▶ [Problem description]
Write out each line exactly as it stands, please.
··· Rows ···
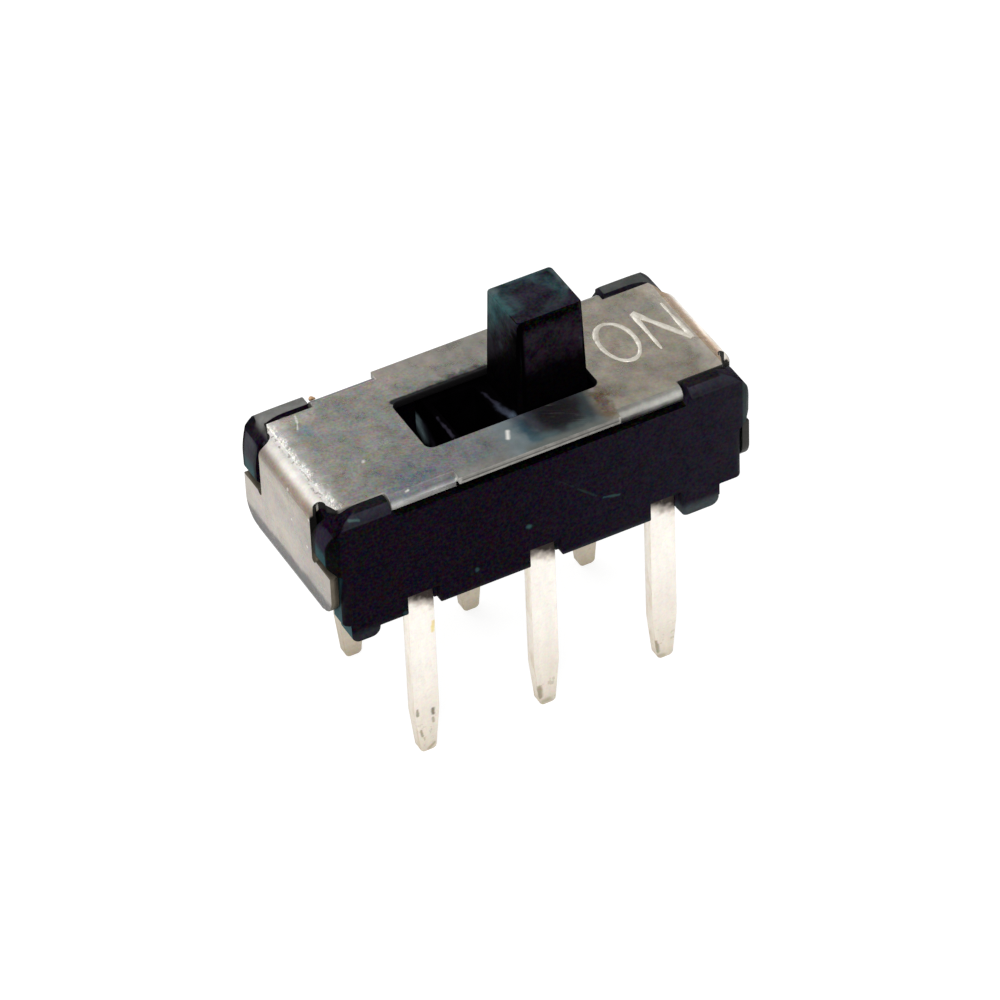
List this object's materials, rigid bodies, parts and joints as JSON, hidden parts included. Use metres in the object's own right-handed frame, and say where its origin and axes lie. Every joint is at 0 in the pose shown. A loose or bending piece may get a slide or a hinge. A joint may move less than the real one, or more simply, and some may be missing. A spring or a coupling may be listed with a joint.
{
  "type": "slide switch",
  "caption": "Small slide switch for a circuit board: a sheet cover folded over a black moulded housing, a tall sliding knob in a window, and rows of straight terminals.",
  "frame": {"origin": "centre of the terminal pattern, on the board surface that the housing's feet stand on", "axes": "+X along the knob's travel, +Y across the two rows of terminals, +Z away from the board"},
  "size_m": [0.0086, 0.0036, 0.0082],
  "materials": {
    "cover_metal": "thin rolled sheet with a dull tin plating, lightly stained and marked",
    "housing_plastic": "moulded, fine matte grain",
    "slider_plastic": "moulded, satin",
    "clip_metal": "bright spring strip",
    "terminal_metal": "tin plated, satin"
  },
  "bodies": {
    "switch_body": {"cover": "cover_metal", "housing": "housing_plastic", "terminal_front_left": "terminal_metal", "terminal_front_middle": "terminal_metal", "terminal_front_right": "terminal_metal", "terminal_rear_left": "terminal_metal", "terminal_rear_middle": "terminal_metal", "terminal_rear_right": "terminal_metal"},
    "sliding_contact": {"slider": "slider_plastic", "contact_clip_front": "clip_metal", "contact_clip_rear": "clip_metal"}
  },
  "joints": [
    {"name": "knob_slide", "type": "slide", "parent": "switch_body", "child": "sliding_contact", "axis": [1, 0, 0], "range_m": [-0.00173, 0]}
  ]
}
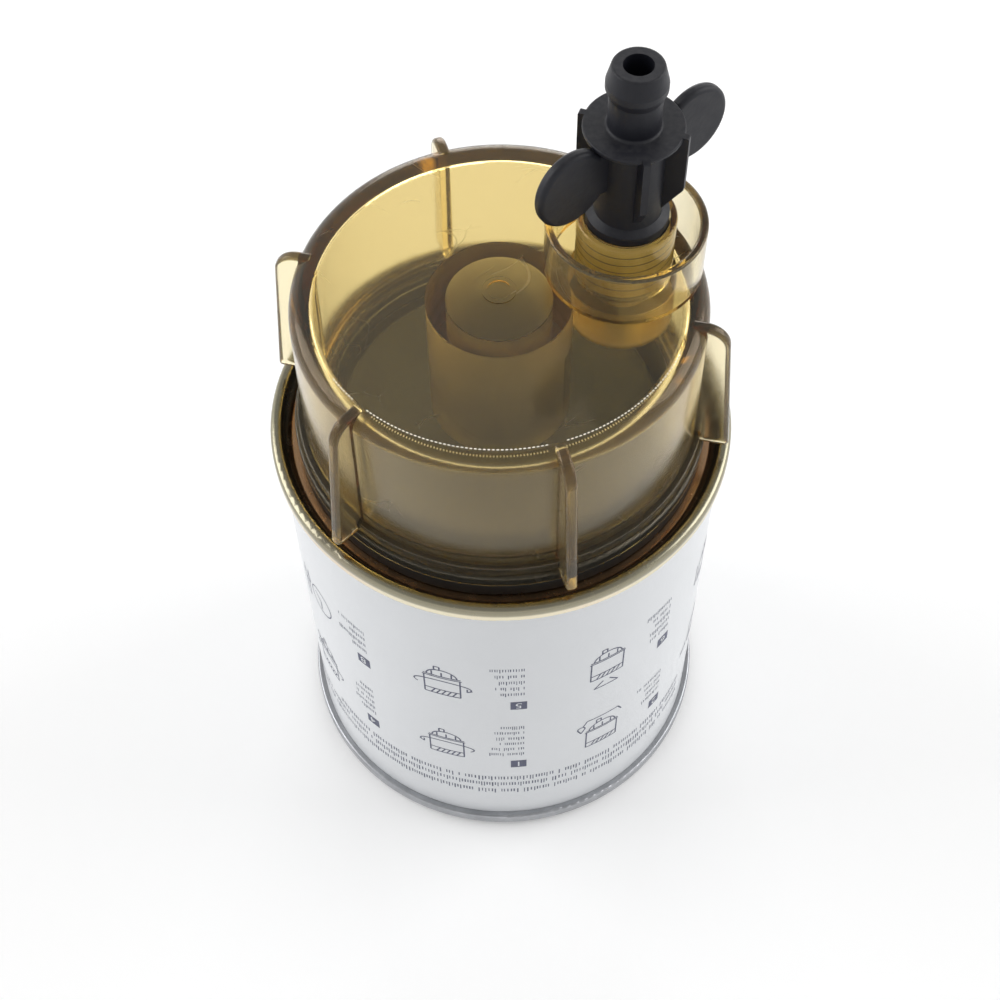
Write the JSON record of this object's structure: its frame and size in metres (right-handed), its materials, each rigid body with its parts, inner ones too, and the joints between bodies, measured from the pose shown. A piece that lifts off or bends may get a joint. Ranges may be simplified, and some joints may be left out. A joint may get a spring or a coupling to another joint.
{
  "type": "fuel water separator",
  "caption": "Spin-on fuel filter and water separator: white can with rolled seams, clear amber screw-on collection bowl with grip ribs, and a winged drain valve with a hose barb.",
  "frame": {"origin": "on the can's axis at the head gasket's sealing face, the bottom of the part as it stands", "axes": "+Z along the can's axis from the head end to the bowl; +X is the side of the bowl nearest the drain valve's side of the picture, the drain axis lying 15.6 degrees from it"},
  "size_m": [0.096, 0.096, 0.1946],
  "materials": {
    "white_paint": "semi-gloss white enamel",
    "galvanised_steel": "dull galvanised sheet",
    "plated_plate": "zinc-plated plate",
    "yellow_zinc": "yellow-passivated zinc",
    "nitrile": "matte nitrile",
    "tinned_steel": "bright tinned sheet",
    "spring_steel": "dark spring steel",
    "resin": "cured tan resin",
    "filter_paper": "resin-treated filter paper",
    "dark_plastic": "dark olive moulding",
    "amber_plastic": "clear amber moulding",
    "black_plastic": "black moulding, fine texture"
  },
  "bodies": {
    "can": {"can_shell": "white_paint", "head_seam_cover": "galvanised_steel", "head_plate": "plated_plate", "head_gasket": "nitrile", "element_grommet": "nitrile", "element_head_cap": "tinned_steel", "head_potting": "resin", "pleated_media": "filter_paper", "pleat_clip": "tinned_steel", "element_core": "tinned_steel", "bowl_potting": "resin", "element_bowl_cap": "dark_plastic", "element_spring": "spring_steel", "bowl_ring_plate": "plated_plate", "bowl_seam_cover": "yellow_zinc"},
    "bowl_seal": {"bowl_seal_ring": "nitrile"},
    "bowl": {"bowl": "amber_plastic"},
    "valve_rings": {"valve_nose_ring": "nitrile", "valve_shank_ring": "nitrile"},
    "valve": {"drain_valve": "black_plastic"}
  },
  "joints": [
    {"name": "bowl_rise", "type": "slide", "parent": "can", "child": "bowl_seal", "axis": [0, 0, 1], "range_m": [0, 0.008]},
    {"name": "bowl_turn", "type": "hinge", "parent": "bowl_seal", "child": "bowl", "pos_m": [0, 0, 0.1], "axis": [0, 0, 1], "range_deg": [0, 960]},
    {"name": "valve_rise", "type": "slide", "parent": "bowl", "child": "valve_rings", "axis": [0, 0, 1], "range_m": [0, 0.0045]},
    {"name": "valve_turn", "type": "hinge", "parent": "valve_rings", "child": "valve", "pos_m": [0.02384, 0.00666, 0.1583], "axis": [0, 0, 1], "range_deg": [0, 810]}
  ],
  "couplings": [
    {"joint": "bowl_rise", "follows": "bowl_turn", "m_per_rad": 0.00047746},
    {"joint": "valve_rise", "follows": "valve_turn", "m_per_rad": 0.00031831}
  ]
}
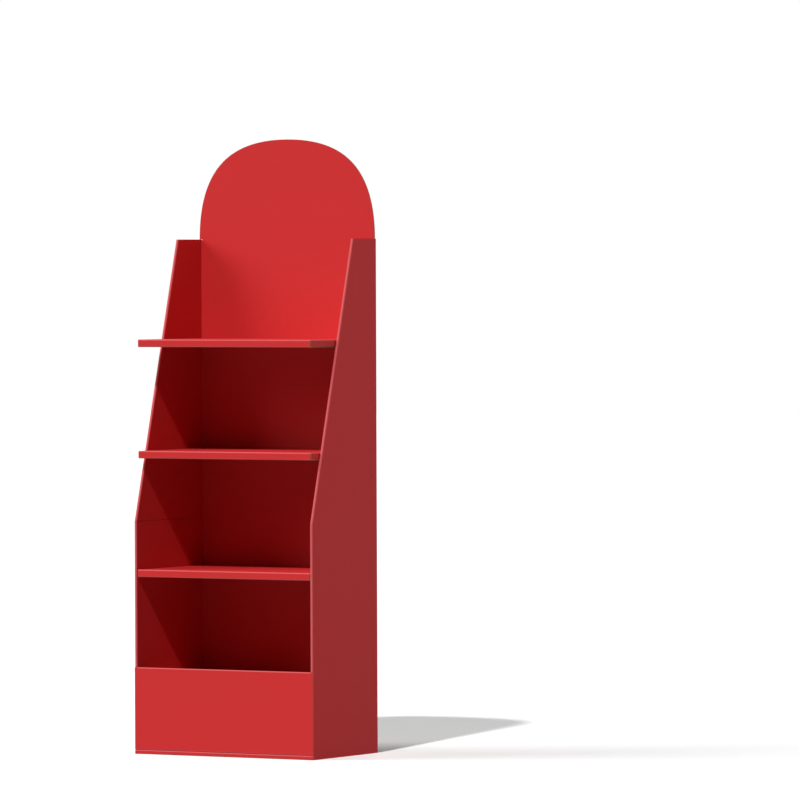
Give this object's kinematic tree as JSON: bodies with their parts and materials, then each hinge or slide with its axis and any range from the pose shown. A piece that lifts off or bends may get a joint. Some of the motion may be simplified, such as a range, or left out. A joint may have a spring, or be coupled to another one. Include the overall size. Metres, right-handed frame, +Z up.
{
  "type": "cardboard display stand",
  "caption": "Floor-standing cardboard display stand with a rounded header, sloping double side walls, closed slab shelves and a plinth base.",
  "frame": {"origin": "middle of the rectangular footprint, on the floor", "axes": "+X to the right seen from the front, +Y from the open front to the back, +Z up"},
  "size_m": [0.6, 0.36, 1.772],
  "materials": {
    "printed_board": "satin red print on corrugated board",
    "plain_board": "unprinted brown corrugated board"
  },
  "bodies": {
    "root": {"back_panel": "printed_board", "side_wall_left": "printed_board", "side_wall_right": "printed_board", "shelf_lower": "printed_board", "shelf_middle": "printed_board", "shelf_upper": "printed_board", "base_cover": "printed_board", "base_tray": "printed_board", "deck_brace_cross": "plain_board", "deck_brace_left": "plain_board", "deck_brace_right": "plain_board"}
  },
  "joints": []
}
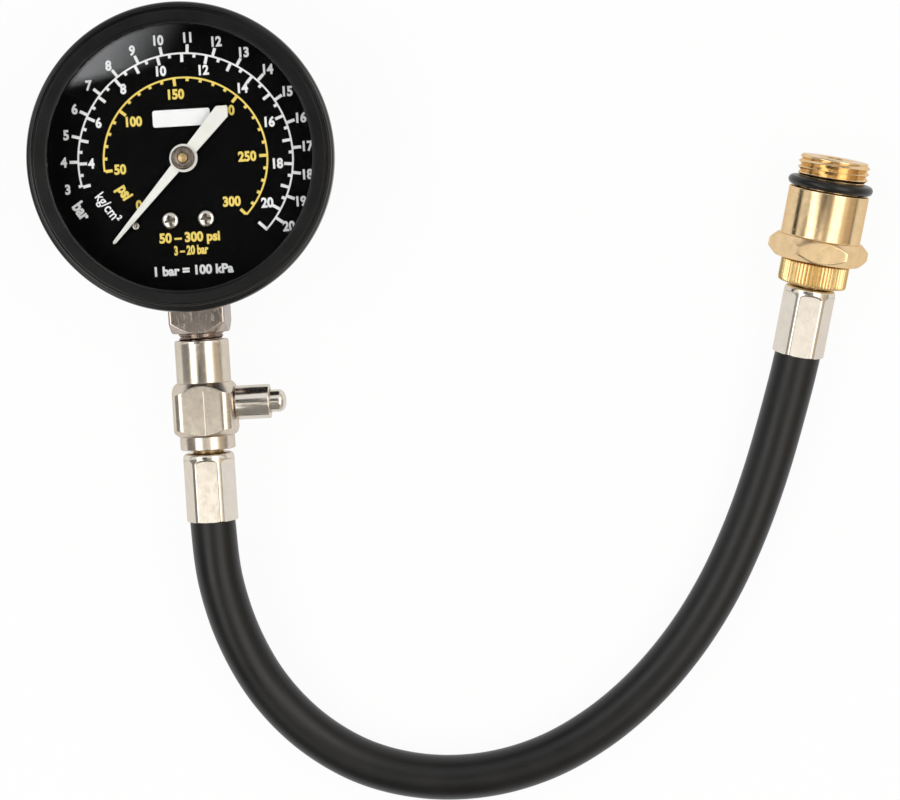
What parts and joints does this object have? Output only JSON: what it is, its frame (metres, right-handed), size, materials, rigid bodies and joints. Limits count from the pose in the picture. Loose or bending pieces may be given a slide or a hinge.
···
▶ [Final result]
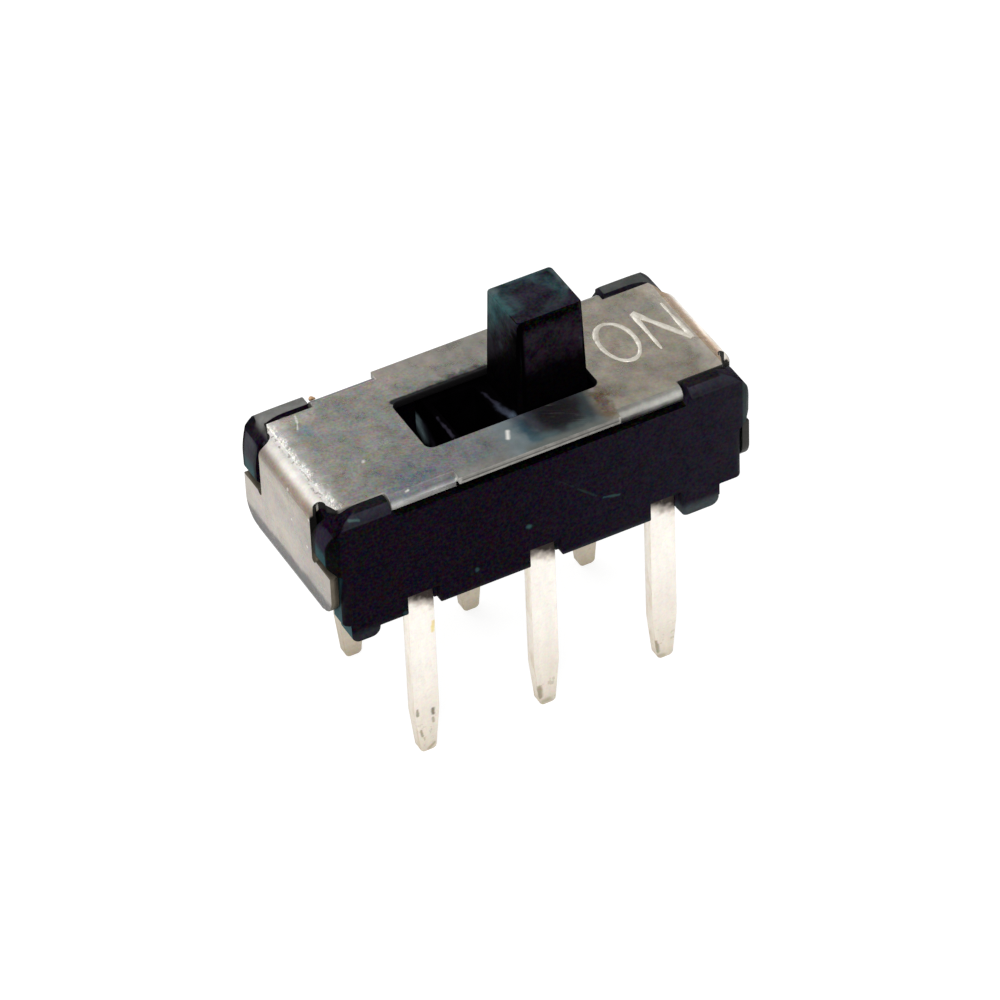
List this object's materials, rigid bodies, parts and joints as JSON, hidden parts included. Use metres in the object's own right-handed frame, and say where its origin and axes lie. Every joint is at 0 in the pose shown. A loose or bending piece may get a slide or a hinge. A joint may move less than the real one, or more simply, and some may be missing. A spring or a coupling may be listed with a joint.
{
  "type": "slide switch",
  "caption": "Small slide switch for a circuit board: a sheet cover folded over a black moulded housing, a tall sliding knob in a window, and rows of straight terminals.",
  "frame": {"origin": "centre of the terminal pattern, on the board surface that the housing's feet stand on", "axes": "+X along the knob's travel, +Y across the two rows of terminals, +Z away from the board"},
  "size_m": [0.0086, 0.0036, 0.0082],
  "materials": {
    "cover_metal": "thin rolled sheet with a dull tin plating, lightly stained and marked",
    "housing_plastic": "moulded, fine matte grain",
    "slider_plastic": "moulded, satin",
    "clip_metal": "bright spring strip",
    "terminal_metal": "tin plated, satin"
  },
  "bodies": {
    "switch_body": {"cover": "cover_metal", "housing": "housing_plastic", "terminal_front_left": "terminal_metal", "terminal_front_middle": "terminal_metal", "terminal_front_right": "terminal_metal", "terminal_rear_left": "terminal_metal", "terminal_rear_middle": "terminal_metal", "terminal_rear_right": "terminal_metal"},
    "sliding_contact": {"slider": "slider_plastic", "contact_clip_front": "clip_metal", "contact_clip_rear": "clip_metal"}
  },
  "joints": [
    {"name": "knob_slide", "type": "slide", "parent": "switch_body", "child": "sliding_contact", "axis": [1, 0, 0], "range_m": [-0.00173, 0]}
  ]
}
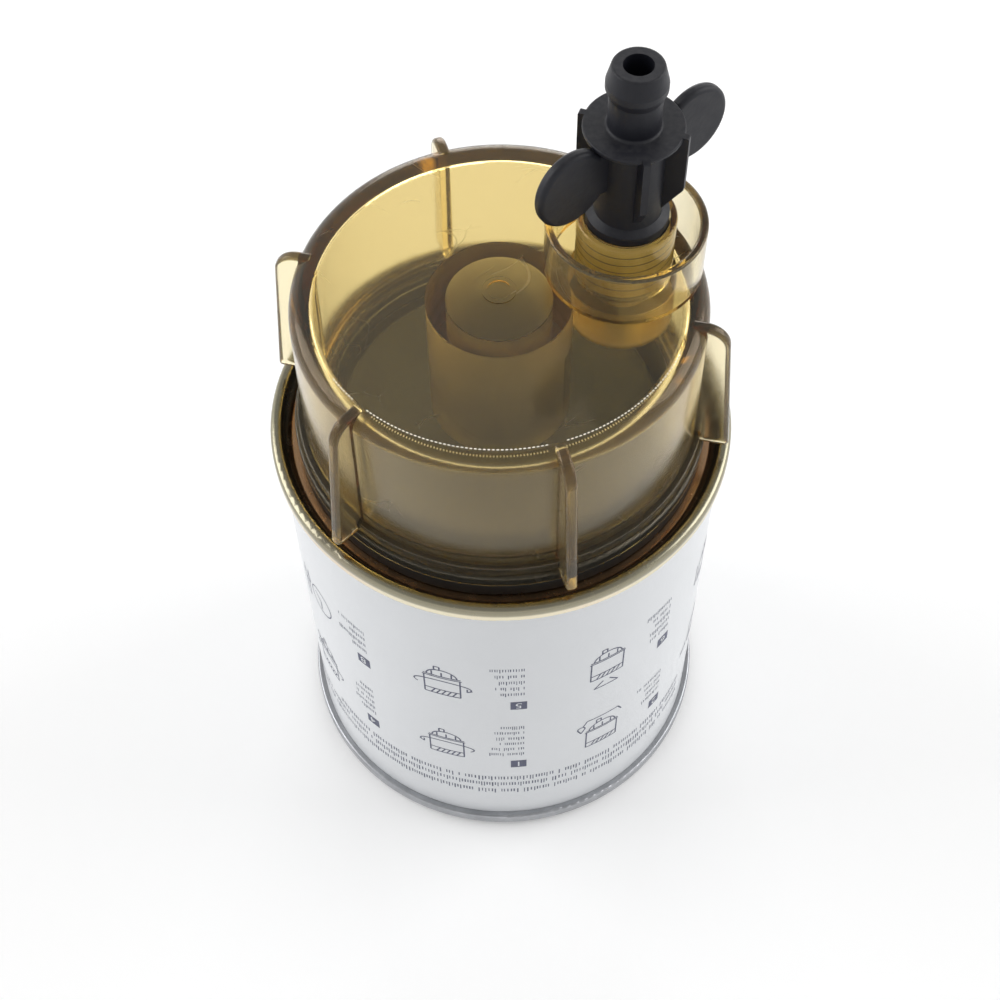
Write the JSON record of this object's structure: its frame and size in metres (right-handed), its materials, each rigid body with its parts, inner ones too, and the joints between bodies, measured from the pose shown. A piece that lifts off or bends may get a joint. Ranges may be simplified, and some joints may be left out. A joint may get a spring or a coupling to another joint.
{
  "type": "fuel water separator",
  "caption": "Spin-on fuel filter and water separator: white can with rolled seams, clear amber screw-on collection bowl with grip ribs, and a winged drain valve with a hose barb.",
  "frame": {"origin": "on the can's axis at the head gasket's sealing face, the bottom of the part as it stands", "axes": "+Z along the can's axis from the head end to the bowl; +X is the side of the bowl nearest the drain valve's side of the picture, the drain axis lying 15.6 degrees from it"},
  "size_m": [0.096, 0.096, 0.1946],
  "materials": {
    "white_paint": "semi-gloss white enamel",
    "galvanised_steel": "dull galvanised sheet",
    "plated_plate": "zinc-plated plate",
    "yellow_zinc": "yellow-passivated zinc",
    "nitrile": "matte nitrile",
    "tinned_steel": "bright tinned sheet",
    "spring_steel": "dark spring steel",
    "resin": "cured tan resin",
    "filter_paper": "resin-treated filter paper",
    "dark_plastic": "dark olive moulding",
    "amber_plastic": "clear amber moulding",
    "black_plastic": "black moulding, fine texture"
  },
  "bodies": {
    "can": {"can_shell": "white_paint", "head_seam_cover": "galvanised_steel", "head_plate": "plated_plate", "head_gasket": "nitrile", "element_grommet": "nitrile", "element_head_cap": "tinned_steel", "head_potting": "resin", "pleated_media": "filter_paper", "pleat_clip": "tinned_steel", "element_core": "tinned_steel", "bowl_potting": "resin", "element_bowl_cap": "dark_plastic", "element_spring": "spring_steel", "bowl_ring_plate": "plated_plate", "bowl_seam_cover": "yellow_zinc"},
    "bowl_seal": {"bowl_seal_ring": "nitrile"},
    "bowl": {"bowl": "amber_plastic"},
    "valve_rings": {"valve_nose_ring": "nitrile", "valve_shank_ring": "nitrile"},
    "valve": {"drain_valve": "black_plastic"}
  },
  "joints": [
    {"name": "bowl_rise", "type": "slide", "parent": "can", "child": "bowl_seal", "axis": [0, 0, 1], "range_m": [0, 0.008]},
    {"name": "bowl_turn", "type": "hinge", "parent": "bowl_seal", "child": "bowl", "pos_m": [0, 0, 0.1], "axis": [0, 0, 1], "range_deg": [0, 960]},
    {"name": "valve_rise", "type": "slide", "parent": "bowl", "child": "valve_rings", "axis": [0, 0, 1], "range_m": [0, 0.0045]},
    {"name": "valve_turn", "type": "hinge", "parent": "valve_rings", "child": "valve", "pos_m": [0.02384, 0.00666, 0.1583], "axis": [0, 0, 1], "range_deg": [0, 810]}
  ],
  "couplings": [
    {"joint": "bowl_rise", "follows": "bowl_turn", "m_per_rad": 0.00047746},
    {"joint": "valve_rise", "follows": "valve_turn", "m_per_rad": 0.00031831}
  ]
}
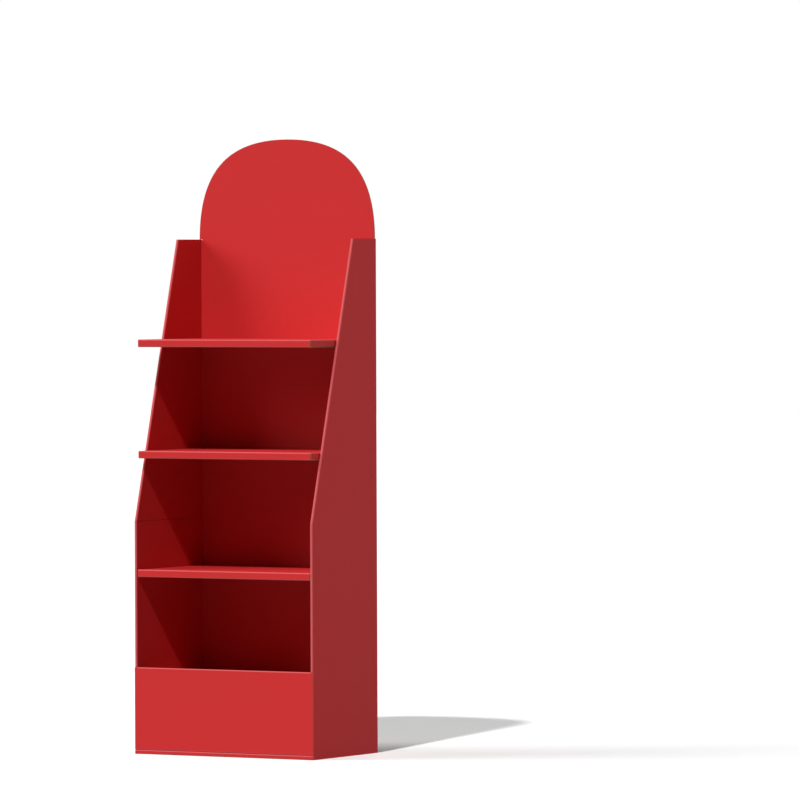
Give this object's kinematic tree as JSON: bodies with their parts and materials, then each hinge or slide with its axis and any range from the pose shown. A piece that lifts off or bends may get a joint. Some of the motion may be simplified, such as a range, or left out. A joint may have a spring, or be coupled to another one. Include the overall size. Metres, right-handed frame, +Z up.
{
  "type": "cardboard display stand",
  "caption": "Floor-standing cardboard display stand with a rounded header, sloping double side walls, closed slab shelves and a plinth base.",
  "frame": {"origin": "middle of the rectangular footprint, on the floor", "axes": "+X to the right seen from the front, +Y from the open front to the back, +Z up"},
  "size_m": [0.6, 0.36, 1.772],
  "materials": {
    "printed_board": "satin red print on corrugated board",
    "plain_board": "unprinted brown corrugated board"
  },
  "bodies": {
    "root": {"back_panel": "printed_board", "side_wall_left": "printed_board", "side_wall_right": "printed_board", "shelf_lower": "printed_board", "shelf_middle": "printed_board", "shelf_upper": "printed_board", "base_cover": "printed_board", "base_tray": "printed_board", "deck_brace_cross": "plain_board", "deck_brace_left": "plain_board", "deck_brace_right": "plain_board"}
  },
  "joints": []
}
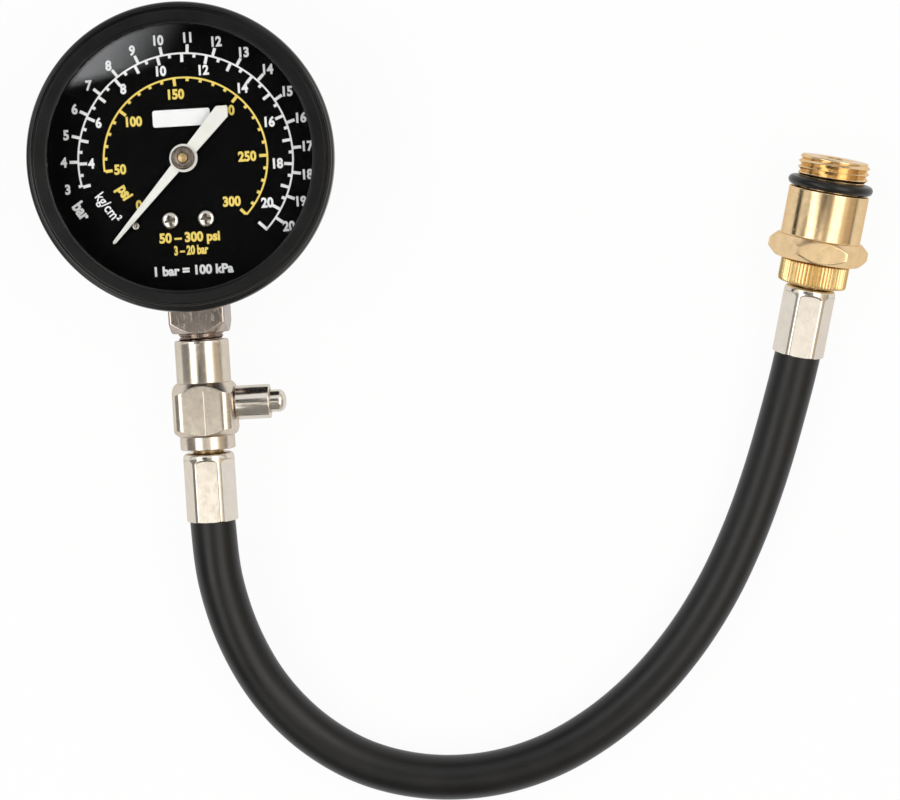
What parts and joints does this object have? Output only JSON: what it is, its frame (metres, right-handed), size, materials, rigid bodies and joints. Limits count from the pose in the picture. Loose or bending pieces may be given a slide or a hinge.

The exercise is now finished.